Вовсе не нужно, чтобъ эта послѣдняя отстранялась отъ церкви и была къ ней совершенно индифферентна. Было бы желательно, по мнѣнію г. Ив.-П., чтобъ государи наши имѣли какъ можно болѣе личныхъ отношеній къ церкви, но при посредствѣ духовныхъ пастырей, а не свѣтскихъ чиновниковъ… «Православная церковь — говоритъ онъ — всегда готова была признавать христіанскихъ государей своими защитниками, своими первыми сынами, но не главами. Ученіе о человѣческомъ главенствѣ надъ церковью опровергается православною церковью, какъ». Поэтому авторъ выражаетъ желаніе, чтобъ отмѣнено было и то выраженіе, находящееся въ формѣ епископской присяги, приложенной къ Духовному Регламенту, по которому Государь признается «главою Святѣйшаго Синода». «Церковь, продолжаетъ авторъ, всегда готова принимать отъ Государя и по своимъ церковнымъ дѣламъ всякія изъявленія мнѣній и желаній, и исполнять ихъ, если то не противорѣчитъ божественнымъ канонамъ, но повелѣній церкви не можетъ давать православный Государь». Желательно, дополняетъ г. Ив.-П., чтобъ соотвѣтственно сему въ письменныхъ сношеніяхъ власти съ церковью отмѣнены были формулы, выражающія этотъ характеръ повелѣнія, напримѣръ: «по указу Его Императорскаго Величества Святѣйшій Синодъ слушали», «быть по сему», и т. д.
Строгой критикѣ подвергается авторомъ учрежденіе Святѣйшаго Синода въ томъ видѣ, какъ онъ созданъ былъ Петромъ, да существуетъ и до сихъ поръ, т. е. не въ видѣ собора епископовъ, избранныхъ церковью, а въ видѣ именно Духовной Коллегіи (какъ онъ и былъ первоначально названъ), члены которой не избираются церковью, а назначаются каждый годъ высочайшею властью, по докладамъ оберъ-прокурора. «Внутреннее управленіе церкви, говоритъ г.

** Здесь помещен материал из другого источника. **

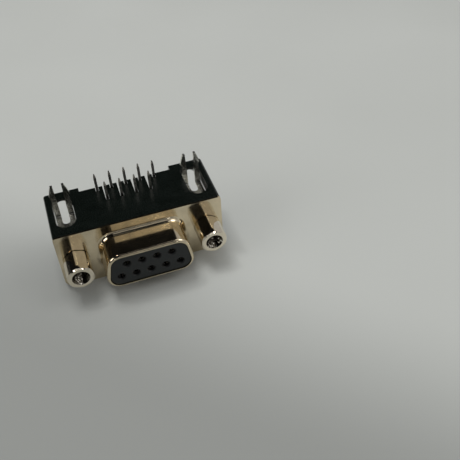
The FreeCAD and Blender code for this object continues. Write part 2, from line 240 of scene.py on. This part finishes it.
def plated_metal(
    name, clean, stained, dull, gloss, streaks, ripple, scratches, seam_shade=None, painted_glints=None
):
    """Plated metal: stains, drawing streaks, fine ripple, small scratches, a band of painted
    shade and painted glints.
    """
    material, graph = new_material(name)
    clouds = graph.noise(0.35, detail=4.0)
    spots = graph.noise(2.1, detail=6.0, roughness=0.65)
    tint = graph.blend(graph.ramp(clouds, 0.35, 0.7), clean, stained)
    tint = graph.blend(graph.ramp(spots, 0.58, 0.78, 0.0, 0.7), tint, dull)
    lines = graph.noise(4.0, detail=3.0, stretch=streaks)
    shine = graph.ramp(graph.noise(0.8, detail=5.0, roughness=0.6), 0.3, 0.75, *gloss)
    shine = graph.add(
        "ShaderNodeMath", {0: shine, 1: graph.ramp(lines, 0.5, 0.8, 0.0, 0.05)}, operation="ADD"
    )
    normal = graph.bump(graph.noise(0.9, detail=2.0), 0.05, ripple)
    normal = graph.bump(lines, 0.01, scratches, normal)
    normal = graph.bump(graph.noise(14.0, detail=2.0), 0.006, scratches, normal)
    # Painted shade: a near-black band across Y, where the part meets the next one
    if seam_shade:
        tint = graph.blend(graph.band(*seam_shade), tint, colour(0.02, 0.017, 0.013))
    # Painted glints: bright specks mixed into the colour
    if painted_glints:
        marks = graph.noise(3.0, detail=3.0, roughness=0.6)
        tint = graph.blend(graph.ramp(marks, 0.54, 0.6), tint, painted_glints)
    close_material(
        graph, {"Base Color": tint, "Roughness": shine, "Normal": normal}, metallic=1.0
    )
    return material


def moulded_plastic(name, dark, light, gloss, grain, edge, holes=()):
    """Glass-filled black plastic: flow marks, fine grain, short pale fibres at the skin, and
    painted shade round any holes.
    """
    material, graph = new_material(name)
    flow = graph.noise(0.28, detail=4.0, stretch=(1.0, 2.2, 1.0))
    fine = graph.noise(9.0, detail=4.0, roughness=0.6)
    tint = graph.blend(graph.ramp(flow, 0.3, 0.75), dark, light)
    fibres = graph.noise(7.0, detail=1.0, stretch=(3.5, 0.35, 3.5))
    fibre_mask = graph.ramp(fibres, 0.66, 0.8, 0.0, 0.35)
    tint = graph.blend(fibre_mask, tint, colour(0.03, 0.033, 0.035))
    # Painted shade round each pin hole
    if holes:
        reach = graph.ramp(graph.nearest(holes), *HOLE_SHADE_REACH)
        tint = graph.blend(reach, colour(0.001, 0.001, 0.001), tint)
    shine = graph.ramp(fine, 0.3, 0.75, *gloss)
    normal = graph.bump(flow, 0.08, 0.25, graph.soft_edges(edge))
    normal = graph.bump(fine, 0.02, grain, normal)
    close_material(graph, {"Base Color": tint, "Roughness": shine, "Normal": normal})
    return material


def pin_holes():
    """X and Z of the nine pin holes."""
    centres = []
    for z, count in ((-ROW_SPACING / 2, WIDE_ROW_COUNT), (ROW_SPACING / 2, WIDE_ROW_COUNT - 1)):
        for index in range(count):
            centres.append(((index - (count - 1) / 2) * PIN_PITCH, z))
    return centres


def pale_floor():
    """Matt pale table top with a faint cloudiness, and painted shadow that darkens it towards
    its front left.
    """
    material, graph = new_material("table_top")
    clouds = graph.noise(0.012, detail=3.0)
    tint = graph.blend(
        graph.ramp(clouds, 0.3, 0.7), colour(0.405, 0.415, 0.394), colour(0.435, 0.445, 0.424)
    )
    # Painted shadow: the table darkens towards its front left
    axes = graph.add("ShaderNodeSeparateXYZ", {0: graph.points()})
    diagonal = graph.add(
        "ShaderNodeMath", {0: axes.outputs["X"], 1: axes.outputs["Y"]}, operation="ADD"
    )
    shade = graph.ramp(diagonal.outputs[0], *TABLE_SHADE_REACH, smooth=True)
    tint = graph.blend(shade, colour(0.252, 0.259, 0.246), tint)
    shine = graph.ramp(graph.noise(0.4, detail=4.0), 0.3, 0.7, 0.8, 0.95)
    close_material(graph, {"Base Color": tint, "Roughness": shine, "Specular IOR Level": 0.15})
    return material


def finish_nodes(material, names):
    """Give CAD nodes a finished material."""
    for name in names:
        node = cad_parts[name]
        node.data.materials.clear()
        node.data.materials.append(material)


def hexagon_radius(angle):
    """Distance of the hexagon's outline, with rounded corners, at an angle from a corner."""
    flat = HEX_ACROSS_FLATS / 2
    from_flat = abs((math.degrees(angle) % 60.0) - 30.0)
    sharp = flat / math.cos(math.radians(from_flat))
    corner = flat / math.cos(math.radians(30.0))
    trimmed = corner - HEX_CORNER_ROUND
    blend = 0.5 * HEX_CORNER_ROUND
    if sharp < trimmed - blend:
        return sharp
    share = (sharp - trimmed + blend) / (corner - trimmed + blend)
    return trimmed - blend + share * blend


def thread_radius(angle, along):
    """Radius of the thread's flank at an angle and a distance along the axis."""
    phase = (along / THREAD_PITCH - angle / (2 * math.pi)) % 1.0
    wave = abs(2 * phase - 1)
    slope = min(max((wave - THREAD_FLAT) / (1 - 2 * THREAD_FLAT), 0.0), 1.0)
    return THREAD_MINOR + (THREAD_MAJOR - THREAD_MINOR) * slope


def jackscrew_rings():
    """Rings from the bottom of the bore, out over the hexagon, to the stud's end."""
    rings = []
    bore_end = STANDOFF_BORE_DEPTH - HEX_LENGTH
    bore_start = STANDOFF_COUNTERSINK - HEX_LENGTH
    steps = round((bore_end - bore_start) / THREAD_PITCH * STEPS_PER_TURN)
    rings.append(lambda angle: (0.0, bore_end + BORE_END_CONE))
    rings.append(lambda angle: (THREAD_MINOR, bore_end))
    for step in range(steps + 1):
        along = bore_end + (bore_start - bore_end) * step / steps
        rings.append(lambda angle, along=along: (thread_radius(angle, along), along))
    slope = math.tan(math.radians(HEX_END_ANGLE))
    rings.append(lambda angle: (STANDOFF_MOUTH, -HEX_LENGTH))
    rings.append(lambda angle: (HEX_END_RADIUS, -HEX_LENGTH))
    rings.append(lambda angle: (
        hexagon_radius(angle), (hexagon_radius(angle) - HEX_END_RADIUS) * slope - HEX_LENGTH
    ))
    rings.append(lambda angle: (
        hexagon_radius(angle), (HEX_END_RADIUS - hexagon_radius(angle)) * slope
    ))
    rings.append(lambda angle: (HEX_END_RADIUS, 0.0))
    rings.append(lambda angle: (THREAD_MAJOR, 0.0))
    thread_end = STUD_LENGTH - STUD_END_CHAMFER
    steps = round(thread_end / THREAD_PITCH * STEPS_PER_TURN)
    for step in range(steps + 1):
        along = thread_end * step / steps
        rings.append(lambda angle, along=along: (thread_radius(angle, along), along))
    inward, back = STUD_END_ROUND
    rings.append(lambda angle: (THREAD_MINOR, STUD_LENGTH - back))
    rings.append(lambda angle: (THREAD_MINOR - inward, STUD_LENGTH))
    rings.append(lambda angle: (0.0, STUD_LENGTH))
    return rings


def jackscrew(side, turn):
    """Jackscrew with rounded hexagon edges and real threads, in place of its plain solid."""
    low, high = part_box(f"jackscrew_{side}")
    x = (low.x + high.x) / 2 / MM
    mesh = bmesh.new()
    rings = []
    for ring in jackscrew_rings():
        row = []
        for index in range(POINTS_AROUND):
            angle = 2 * math.pi * index / POINTS_AROUND
            radius, along = ring(angle)
            around = angle + math.radians(turn)
            row.append(mesh.verts.new(Vector((
                x + radius * math.cos(around), along, radius * math.sin(around)
            )) * MM))
        rings.append(row)
    for first, second in zip(rings, rings[1:]):
        for index in range(POINTS_AROUND):
            after = (index + 1) % POINTS_AROUND
            mesh.faces.new((first[index], first[after], second[after], second[index]))
    bmesh.ops.remove_doubles(mesh, verts=mesh.verts, dist=1e-8)
    bmesh.ops.recalc_face_normals(mesh, faces=mesh.faces)
    data = bpy.data.meshes.new(f"jackscrew_{side}_turned")
    mesh.to_mesh(data)
    mesh.free()
    piece = bpy.data.objects.new(f"jackscrew_{side}_turned", data)
    bpy.context.scene.collection.objects.link(piece)
    data.polygons.foreach_set("use_smooth", [True] * len(data.polygons))
    data.set_sharp_from_angle(angle=math.radians(SMOOTH_ANGLE))
    # Faces inside the bore take the second material, which paints shade and glints
    for face in data.polygons:
        across = math.hypot(face.center.x / MM - x, face.center.z / MM)
        before_end = face.center.y < 0.99 * (STANDOFF_BORE_DEPTH - HEX_LENGTH) * MM
        face.material_index = int(across < STANDOFF_MOUTH and before_end)
    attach(piece, "root")
    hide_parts(f"jackscrew_{side}")
    return piece


def add_floor():
    """Table top under the connector."""
    low, _ = cad_box
    size = TABLE_HALF_WIDTH
    data = bpy.data.meshes.new("table")
    corners = [(-size, -size), (size, -size), (size, size), (-size, size)]
    data.from_pydata([(x, y, low.z) for x, y in corners], [], [(0, 1, 2, 3)])
    table = bpy.data.objects.new("table", data)
    data.materials.append(pale_floor())
    bpy.context.scene.collection.objects.link(table)


def direction(azimuth, elevation):
    """Unit vector: azimuth 0 is +Y and 90 is +X, in degrees."""
    turn = math.radians(azimuth)
    rise = math.radians(elevation)
    return Vector((
        math.sin(turn) * math.cos(rise), math.cos(turn) * math.cos(rise), math.sin(rise)
    ))


def soft_lamp(name, azimuth, elevation, distance, width, height, radiance):
    """Square soft lamp that faces the connector."""
    lamp = bpy.data.lights.new(name, "AREA")
    lamp.shape = "RECTANGLE"
    lamp.size = width
    lamp.size_y = height
    lamp.energy = radiance * math.pi * width * height
    holder = bpy.data.objects.new(name, lamp)
    toward = direction(azimuth, elevation)
    holder.location = toward * distance
    holder.rotation_mode = "QUATERNION"
    holder.rotation_quaternion = (-toward).to_track_quat("-Z", "Y")
    bpy.context.scene.collection.objects.link(holder)
    return holder


def room_light():
    """World of an even pale grey."""
    world = bpy.data.worlds.new("room")
    world.use_nodes = True
    bpy.context.scene.world = world
    graph = Graph(world.node_tree)
    pale = colour(ROOM_LEVEL, ROOM_LEVEL, ROOM_LEVEL)
    background = graph.add("ShaderNodeBackground", {"Color": pale, "Strength": 1.0})
    graph.add("ShaderNodeOutputWorld", {"Surface": background})


def dark_cloth():
    """Black cloth of the studio cards."""
    material, graph = new_material("dark_cloth")
    weave = graph.noise(0.05, detail=3.0)
    tint = graph.blend(weave, colour(0.012, 0.012, 0.013), colour(0.02, 0.02, 0.021))
    close_material(graph, {"Base Color": tint, "Roughness": 0.9, "Specular IOR Level": 0.1})
    return material


def dark_card(name, cloth, west, east, low, high):
    """Bent card that keeps light from a part of the room off the metal."""
    columns = round((east - west) / CARD_STEP)
    rows = round((high - low) / CARD_STEP)
    points = []
    for row in range(rows + 1):
        for column in range(columns + 1):
            points.append(CARD_DISTANCE * direction(
                west + (east - west) * column / columns, low + (high - low) * row / rows
            ))
    faces = []
    for row in range(rows):
        for column in range(columns):
            first = row * (columns + 1) + column
            faces.append((first, first + 1, first + columns + 2, first + columns + 1))
    data = bpy.data.meshes.new(name)
    data.from_pydata(points, [], faces)
    data.materials.append(cloth)
    card = bpy.data.objects.new(name, data)
    card.visible_camera = False
    card.visible_diffuse = False
    card.visible_shadow = False
    bpy.context.scene.collection.objects.link(card)


def add_camera():
    """Camera at the photograph's place."""
    data = bpy.data.cameras.new("photo_camera")
    data.sensor_width = SENSOR_WIDTH
    data.lens = CAMERA_LENS
    data.clip_start = 0.005
    camera = bpy.data.objects.new("photo_camera", data)
    back = -CAMERA_FORWARD.normalized()
    right = (CAMERA_RIGHT - back * CAMERA_RIGHT.dot(back)).normalized()
    up = back.cross(right)
    camera.matrix_world = Matrix.Translation(CAMERA_PLACE) @ Matrix(
        (right, up, back)
    ).transposed().to_4x4()
    bpy.context.scene.collection.objects.link(camera)
    bpy.context.scene.camera = camera


shell_metal = plated_metal(
    "shell_plating",
    clean=colour(0.78, 0.67, 0.48),
    stained=colour(0.62, 0.53, 0.375),
    dull=colour(0.42, 0.36, 0.26),
    gloss=(0.09, 0.17),
    streaks=(6.0, 0.3, 6.0),
    ripple=0.12,
    scratches=0.12,
)
screw_metal = plated_metal(
    "screw_nickel",
    clean=colour(0.84, 0.77, 0.64),
    stained=colour(0.76, 0.68, 0.54),
    dull=colour(0.50, 0.43, 0.33),
    gloss=(0.04, 0.1),
    streaks=(6.0, 0.3, 6.0),
    ripple=0.2,
    scratches=0.25,
    # Painted shade round the hexagon's base, where it meets the flange
    seam_shade=(-0.14, 0.3, 0.03),
)
# Nickel inside the threaded bore, painted dark as shade, with painted glints
bore_painted_shade_metal = plated_metal(
    "bore_nickel_painted_shade",
    clean=colour(0.15, 0.13, 0.10),
    stained=colour(0.09, 0.075, 0.055),
    dull=colour(0.03, 0.026, 0.02),
    gloss=(0.1, 0.2),
    streaks=(6.0, 0.3, 6.0),
    ripple=1.2,
    scratches=0.8,
    painted_glints=colour(0.85, 0.80, 0.70),
)
contact_metal = plated_metal(
    "contact_tin",
    clean=colour(0.86, 0.82, 0.76),
    stained=colour(0.74, 0.70, 0.63),
    dull=colour(0.45, 0.42, 0.37),
    gloss=(0.2, 0.36),
    streaks=(6.0, 6.0, 0.4),
    ripple=0.25,
    scratches=0.3,
)
lock_metal = plated_metal(
    "lock_tin",
    clean=colour(0.80, 0.79, 0.72),
    stained=colour(0.55, 0.55, 0.48),
    dull=colour(0.20, 0.20, 0.17),
    gloss=(0.16, 0.3),
    streaks=(6.0, 6.0, 0.4),
    ripple=2.2,
    scratches=1.0,
    # Painted glints on the bent tin
    painted_glints=colour(0.95, 0.93, 0.88),
)
black_plastic = moulded_plastic(
    "housing_moulding",
    dark=colour(0.0018, 0.0032, 0.0023),
    light=colour(0.0042, 0.0062, 0.005),
    gloss=(0.19, 0.32),
    grain=0.3,
    edge=0.09,
)
insert_plastic = moulded_plastic(
    "insulator_moulding",
    dark=colour(0.003, 0.005, 0.0053),
    light=colour(0.0055, 0.008, 0.0085),
    gloss=(0.4, 0.58),
    grain=0.3,
    edge=0.05,
    holes=pin_holes(),
)

finish_nodes(shell_metal, ["shell"])
finish_nodes(black_plastic, ["housing"])
finish_nodes(insert_plastic, ["insulator"])
finish_nodes(contact_metal, [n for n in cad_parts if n.startswith("contact_")])
finish_nodes(lock_metal, [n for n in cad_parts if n.startswith("board_lock_")])
for side, turn in HEX_TURNS.items():
    screw = jackscrew(side, turn)
    screw.data.materials.append(screw_metal)
    screw.data.materials.append(bore_painted_shade_metal)

add_floor()
room_light()
for name, settings in LAMPS.items():
    soft_lamp(name, *settings)
soft_lamp("table_lamp", *TABLE_LAMP).visible_glossy = False
cloth = dark_cloth()
for name, sides in CARDS.items():
    dark_card(name, cloth, *sides)
add_camera()

scene = bpy.context.scene
scene.view_settings.view_transform = "Standard"
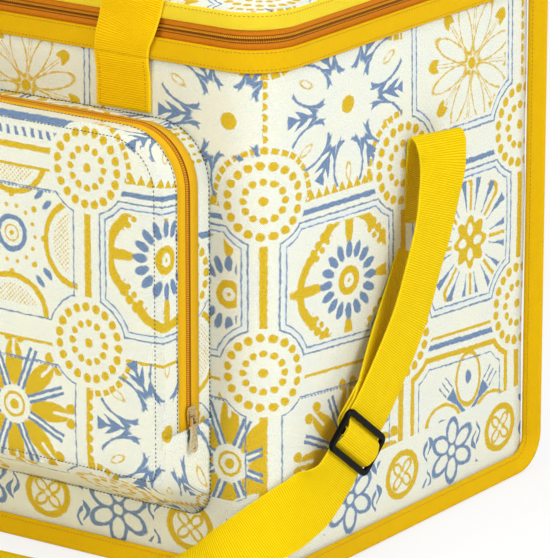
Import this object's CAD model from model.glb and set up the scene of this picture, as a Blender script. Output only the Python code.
"""A soft cooler bag with a tile print, yellow webbing and zips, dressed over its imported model.

Metres, +X to the bag's right, +Y from front to back, +Z up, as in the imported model.
"""

import math

import bmesh
import bpy
from mathutils import Matrix, Vector, noise
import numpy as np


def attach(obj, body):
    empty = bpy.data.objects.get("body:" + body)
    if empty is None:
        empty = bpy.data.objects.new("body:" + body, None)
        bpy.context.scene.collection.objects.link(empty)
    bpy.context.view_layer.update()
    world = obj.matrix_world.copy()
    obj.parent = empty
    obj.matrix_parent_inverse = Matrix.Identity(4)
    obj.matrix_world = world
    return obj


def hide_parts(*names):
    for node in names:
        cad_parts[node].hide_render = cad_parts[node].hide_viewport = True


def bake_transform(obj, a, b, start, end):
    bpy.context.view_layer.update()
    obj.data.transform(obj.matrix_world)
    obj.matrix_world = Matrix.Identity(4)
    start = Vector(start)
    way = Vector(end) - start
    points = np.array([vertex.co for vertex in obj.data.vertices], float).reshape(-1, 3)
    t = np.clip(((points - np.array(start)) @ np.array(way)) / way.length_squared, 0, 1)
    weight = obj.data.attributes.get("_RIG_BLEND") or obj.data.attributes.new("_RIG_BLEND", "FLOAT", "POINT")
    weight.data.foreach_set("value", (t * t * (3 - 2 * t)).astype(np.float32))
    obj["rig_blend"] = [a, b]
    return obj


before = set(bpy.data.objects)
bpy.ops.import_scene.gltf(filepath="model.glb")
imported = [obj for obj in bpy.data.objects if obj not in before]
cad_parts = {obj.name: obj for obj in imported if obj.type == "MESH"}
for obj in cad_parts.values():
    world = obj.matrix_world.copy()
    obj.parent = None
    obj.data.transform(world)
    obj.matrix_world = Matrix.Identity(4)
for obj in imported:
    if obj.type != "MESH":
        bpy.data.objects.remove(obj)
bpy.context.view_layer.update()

MM = 0.001

# Body
HALF_WIDTH = 200 * MM
HALF_DEPTH = 142.5 * MM
CORNER = 30 * MM
HEEL = 14 * MM
BAND_BOTTOM = 319 * MM
WALL_TOP = 321 * MM
BODY_TOP = 333 * MM
CHAIN_LEVEL = 339 * MM
RIM_TOP = 344.3 * MM
LID_BOTTOM = 345 * MM
LID_TOP = 356 * MM
FABRIC = 1.2 * MM
LINING_INSET = 7.6 * MM
LINING_FLOOR = 12.7 * MM
ZIP_BACK_END = HALF_DEPTH - 6.5 * MM
CHAIN_GAP = 0.9 * MM

# Pocket
POCKET_DEPTH = 50 * MM
POCKET_MIDDLE = Vector((0, 180 * MM))
POCKET_HALF = 161 * MM
POCKET_HALF_HEIGHT = 108 * MM
POCKET_ZIP_DEPTH = 23 * MM
POCKET_ZIP_END = 103 * MM
POCKET_GAP = 0.2 * MM

# Webbing
HANDLE_WIDTH = 40 * MM
HANDLE_WEBBING = 2 * MM
STRAP_WIDTH = 39.2 * MM
STRAP_WEBBING = 1.5 * MM
LEG_X = 97 * MM


# ---- Numbers read at each point of a surface ----


class Reading:
    """A number read at each point of a surface, reckoned with like a plain number."""

    tree = None

    def __init__(self, socket):
        self.socket = socket

    def __add__(self, other):
        return reckon("ADD", self, other)

    def __sub__(self, other):
        return reckon("SUBTRACT", self, other)

    def __rsub__(self, other):
        return reckon("SUBTRACT", other, self)

    def __mul__(self, other):
        return reckon("MULTIPLY", self, other)

    def __truediv__(self, other):
        return reckon("DIVIDE", self, other)

    def __neg__(self):
        return reckon("MULTIPLY", self, -1)

    def __abs__(self):
        return reckon("ABSOLUTE", self)

    __radd__ = __add__
    __rmul__ = __mul__


def lead(value, place):
    """Leads a reading, a socket or a plain value to an input."""
    source = value.socket if isinstance(value, Reading) else value
    if isinstance(source, bpy.types.NodeSocket):
        Reading.tree.links.new(source, place)
    else:
        place.default_value = (*value, 1) if place.type == "RGBA" else value


def add_node(kind, *values):
    """A new node in the tree at hand, with the values led to its first inputs."""
    node = Reading.tree.nodes.new("ShaderNode" + kind)
    for place, value in zip(node.inputs, values):
        lead(value, place)
    return node


def reckon(kind, *values):
    node = add_node("Math", *values)
    node.operation = kind
    return Reading(node.outputs[0])


def least(first, *others):
    for other in others:
        first = reckon("MINIMUM", first, other)
    return first


def most(first, *others):
    for other in others:
        first = reckon("MAXIMUM", first, other)
    return first


def span(x, y):
    node = add_node("VectorMath", add_node("CombineXYZ", x, y).outputs[0])
    node.operation = "LENGTH"
    return Reading(node.outputs["Value"])


def around(value, half):
    """Wraps a value to between -half and half."""
    return reckon("WRAP", value, half, -half)


def bearing(x, y):
    return reckon("ARCTAN2", y, x)


def sector(far, turn, count, start=0.0):
    """Folds the plane into equal sectors: how far along a sector's middle, and how far off it."""
    folded = around(turn - math.radians(start), math.pi / count)
    return far * reckon("COSINE", folded), far * reckon("SINE", folded)


def wave(value, pitch):
    return reckon("SINE", value * (2 * math.pi / pitch)) * 0.5 + 0.5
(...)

Ив.-П. въ заключеніи своей послѣдней, XII статьи, должно быть безусловно предоставлено ей самой; а характеръ этого внутренняго самостоятельнаго церковнаго управленія опредѣляется ясно какъ исторіей церкви, такъ и ея внутреннимъ существомъ, выраженнымъ самымъ названіемъ ея, которое даетъ себѣ церковь, въ своемъ исповѣданіи вѣры. Церковь называетъ себя соборною, а потому и характеръ церковнаго управленія долженъ быть — соборный». Вотъ это-то соборное начало и проведено авторомъ, въ его предположеніяхъ о преобразованіи церковнаго управленія, отъ самыхъ мелкихъ ячеекъ церковнаго организма до самыхъ крупныхъ дѣленій и во всеобщности Русской церкви. Это-то и составляетъ главное содержаніе, главную задачу его труда, причемъ забота автора выражается особенно въ томъ, чтобъ показать возможность водворенія этого священнаго вѣчнаго начала и въ нашей современной жизни, — съ нѣкоторымъ лишь примѣненіемъ къ! условіямъ текущей дѣйствительности.
«Никакія историческія обстоятельства, никакія формы народнаго и церковнаго управленія, говоритъ г. Ив.-П., не могутъ устранить въ жизни церковной надобности собирать соборы. Въ древней церкви митрополиты, не исполняющіе правилъ о сознаніи соборовъ (въ своемъ округѣ), подвергались эпитеміи, а властители (архонты), препятствующіе созыванію соборовъ, даже и отлученію отъ церкви». Вправивъ еще разъ мнѣніе о необходимости возобновленія правильнаго періодическаго созыванія соборовъ въ Русской церкви, — «вотъ при такихъ порядкахъ, — заканчиваетъ этими словами авторъ свою послѣднюю статью, — мы полагаемъ, и могло бы возстановиться у насъ правильное теченіе и самостоятельное развитіе церковной жизни».
Если можно спорить съ частностями предположеній автора, или осуждать излишество мелочныхъ подробностей, то нельзя не признать, что въ основу всего труда положенъ истинный, православный, широкій взглядъ на значеніе и призваніе церкви въ мірѣ, и что въ русской литературѣ до сихъ поръ не было такого систематическаго, полнаго и въ то же время сжатаго изложенія недостатковъ, нуждъ и потребностей русскаго церковнаго управленія. Предлагаемыя же авторомъ внѣшнія формы должны прежде всего разсматриваться какъ внѣшніе способы того «возвращенія Русской церкви свободы отъ государственнаго давленія, свободы внутренней жизни и самоопредѣленія», котораго такъ горячо желаетъ и г. Д. X., да и мы всѣ вмѣстѣ съ нимъ. Остальное будетъ зависѣть отъ насъ самихъ, отъ силы и жизненности въ насъ церковнаго духа.